#### Given instruction:
Extract the listing below in full, unchanged.

#### Given data:
━━━━━━━━━━━━━━━━

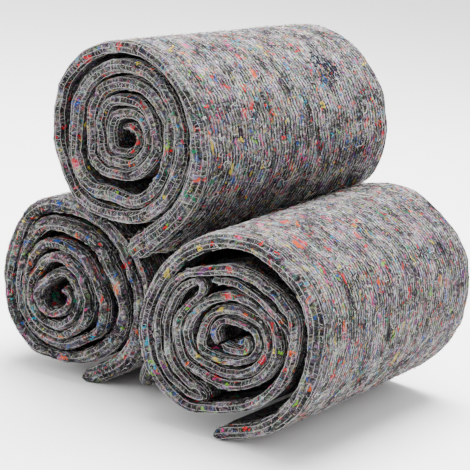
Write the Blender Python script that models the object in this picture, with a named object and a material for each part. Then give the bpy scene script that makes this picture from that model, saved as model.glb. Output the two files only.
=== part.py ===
"""Stack of three moving blankets.

Each blanket is folded into a long band, wound up and laid on its side.
Two rolls lie on the ground and the third lies in the valley between them.
Lengths in the tables are millimetres, everything built is in metres.
"""
import math

import bmesh
import bpy
import numpy as np

MM = 0.001

# Blanket and band
BLANKET_WIDTH = 1372.0
PLIES = 4
BAND_LENGTH = BLANKET_WIDTH / PLIES

# Gap kept between two turns, and how far each of two rolls stops short of their shared level
TURN_GAP = 0.9
ROLL_GAP = 0.2

# Thinnest a squeezed half of the band may get
LEAST_HALF = 1.6

# Runs closer along the band than this share of its thickness are not neighbours, and the least slope of a crossing
SAME_FOLD = 0.75
LEAST_CROSS = 1e-9

# Clock hours of the table columns, in the order the band runs
HOURS = (6, 7, 8, 9, 10, 11, 12, 1, 2, 3, 4, 5)
HOUR_ANGLE = 30.0
TOP_ANGLE = 90.0

# Sections put between two table points
STEPS_PER_POINT = 2

# Marks an hour the band does not reach
NO = None

# Right roll, radius of the middle of the band, one row a turn
RIGHT_RADII = (
    (NO, NO, 20, 24, 23, 20, 18, 20, 27, 32, 30, 27),
    (26, 30, 42, 37, 35, 32, 31, 34, 43, 45, 42, 40),
    (39, 42, 54, 54, 49, 46, 47, 50, 56, 58, 54, 51),
    (51, 54, 66, 66, NO, 77, 75, 75, 83, 76, 73, 73),
    (78, 101, 111, 110, 109, 109, 107, 105, 106, 101, 99, 101),
)
RIGHT_THICK = (
    (9, 9, 9, 9, 9, 9, 9, 9, 9, 9, 9, 9),
    (10, 10, 10, 10, 10, 10, 10, 10, 10, 10, 10, 10),
    (11, 11, 11, 11, 11, 11, 11, 11, 11, 11, 11, 11),
    (12, 12, 12, 12, 12, 12, 12, 12, 12, 12, 12, 12),
    (14, 14, 20, 21, 22, 22, 21, 20, 22, 22, 20, 19),
)
# How far each turn stands out of the near end and of the far end
RIGHT_ENDS = ((-6, 4), (-3, 7), (0, 2), (2, -3), (0, 0))
# Right roll, the slack doubled back on itself after nine o'clock of its fourth turn
RIGHT_DOUBLED = (
    # hour, radius, thickness
    (9.6, 62, 10),
    (10.2, 58, 9),
    (10.6, 60, 8),
    (10.7, 68, 8),
    (10.4, 75, 9),
    (9.9, 79, 10),
    (9.0, 80, 10),
    (8.0, 81, 10),
    (7.2, 75, 9),
    (6.9, 70, 8),
    (6.6, 77, 6),
    (6.9, 83, 8),
    (7.2, 86, 9),
    (8.0, 93, 10),
    (9.0, 93, 10),
    (9.8, 92, 10),
    (10.4, 88, 9),
)
RIGHT_DOUBLED_AFTER = (3, 9)
# Right roll, loose tail
RIGHT_TAIL = ((6, 109, 18),)
# Right roll, thin ply that hangs free inside the fourth turn
RIGHT_LOOSE = (
    # hour, radius, thickness
    (3.1, 77, 5),
    (2.6, 76, 6),
    (2.0, 68, 7),
    (1.0, 61, 7),
    (12.0, 61, 7),
    (11.3, 64, 8),
)
RIGHT_LOOSE_ENDS = (1, -2)

# Left roll
LEFT_RADII = (
    (NO, NO, NO, NO, NO, NO, 7, 8, 10, 11, 12, 15),
    (19, 27, 33, 34, 27, 27, 28, 26, 24, 24, 25, 28),
    (35, 40, 44, 45, 43, 46, 43, 38, 35, 36, 38, 40),
    (47, 51, 55, 55, 59, 62, 55, 50, 47, 52, 58, 54),
    (61, 64, 66, 65, 73, 84, 76, 72, 68, 76, 76, 74),
    (77, 83, 84, 84, 92, 104, 101, 98, 92, 96, 101, 98),
)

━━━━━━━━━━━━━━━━

#### Written answer:
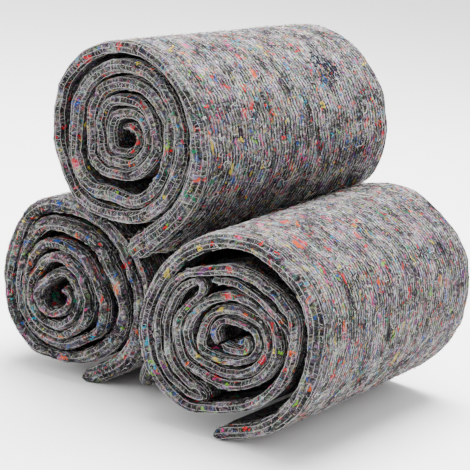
Write the Blender Python script that models the object in this picture, with a named object and a material for each part. Then give the bpy scene script that makes this picture from that model, saved as model.glb. Output the two files only.
=== part.py ===
"""Stack of three moving blankets.

Each blanket is folded into a long band, wound up and laid on its side.
Two rolls lie on the ground and the third lies in the valley between them.
Lengths in the tables are millimetres, everything built is in metres.
"""
import math

import bmesh
import bpy
import numpy as np

MM = 0.001

# Blanket and band
BLANKET_WIDTH = 1372.0
PLIES = 4
BAND_LENGTH = BLANKET_WIDTH / PLIES

# Gap kept between two turns, and how far each of two rolls stops short of their shared level
TURN_GAP = 0.9
ROLL_GAP = 0.2

# Thinnest a squeezed half of the band may get
LEAST_HALF = 1.6

# Runs closer along the band than this share of its thickness are not neighbours, and the least slope of a crossing
SAME_FOLD = 0.75
LEAST_CROSS = 1e-9

# Clock hours of the table columns, in the order the band runs
HOURS = (6, 7, 8, 9, 10, 11, 12, 1, 2, 3, 4, 5)
HOUR_ANGLE = 30.0
TOP_ANGLE = 90.0

# Sections put between two table points
STEPS_PER_POINT = 2

# Marks an hour the band does not reach
NO = None

# Right roll, radius of the middle of the band, one row a turn
RIGHT_RADII = (
    (NO, NO, 20, 24, 23, 20, 18, 20, 27, 32, 30, 27),
    (26, 30, 42, 37, 35, 32, 31, 34, 43, 45, 42, 40),
    (39, 42, 54, 54, 49, 46, 47, 50, 56, 58, 54, 51),
    (51, 54, 66, 66, NO, 77, 75, 75, 83, 76, 73, 73),
    (78, 101, 111, 110, 109, 109, 107, 105, 106, 101, 99, 101),
)
RIGHT_THICK = (
    (9, 9, 9, 9, 9, 9, 9, 9, 9, 9, 9, 9),
    (10, 10, 10, 10, 10, 10, 10, 10, 10, 10, 10, 10),
    (11, 11, 11, 11, 11, 11, 11, 11, 11, 11, 11, 11),
    (12, 12, 12, 12, 12, 12, 12, 12, 12, 12, 12, 12),
    (14, 14, 20, 21, 22, 22, 21, 20, 22, 22, 20, 19),
)
# How far each turn stands out of the near end and of the far end
RIGHT_ENDS = ((-6, 4), (-3, 7), (0, 2), (2, -3), (0, 0))
# Right roll, the slack doubled back on itself after nine o'clock of its fourth turn
RIGHT_DOUBLED = (
    # hour, radius, thickness
    (9.6, 62, 10),
    (10.2, 58, 9),
    (10.6, 60, 8),
    (10.7, 68, 8),
    (10.4, 75, 9),
    (9.9, 79, 10),
    (9.0, 80, 10),
    (8.0, 81, 10),
    (7.2, 75, 9),
    (6.9, 70, 8),
    (6.6, 77, 6),
    (6.9, 83, 8),
    (7.2, 86, 9),
    (8.0, 93, 10),
    (9.0, 93, 10),
    (9.8, 92, 10),
    (10.4, 88, 9),
)
RIGHT_DOUBLED_AFTER = (3, 9)
# Right roll, loose tail
RIGHT_TAIL = ((6, 109, 18),)
# Right roll, thin ply that hangs free inside the fourth turn
RIGHT_LOOSE = (
    # hour, radius, thickness
    (3.1, 77, 5),
    (2.6, 76, 6),
    (2.0, 68, 7),
    (1.0, 61, 7),
    (12.0, 61, 7),
    (11.3, 64, 8),
)
RIGHT_LOOSE_ENDS = (1, -2)

# Left roll
LEFT_RADII = (
    (NO, NO, NO, NO, NO, NO, 7, 8, 10, 11, 12, 15),
    (19, 27, 33, 34, 27, 27, 28, 26, 24, 24, 25, 28),
    (35, 40, 44, 45, 43, 46, 43, 38, 35, 36, 38, 40),
    (47, 51, 55, 55, 59, 62, 55, 50, 47, 52, 58, 54),
    (61, 64, 66, 65, 73, 84, 76, 72, 68, 76, 76, 74),
    (77, 83, 84, 84, 92, 104, 101, 98, 92, 96, 101, 98),
)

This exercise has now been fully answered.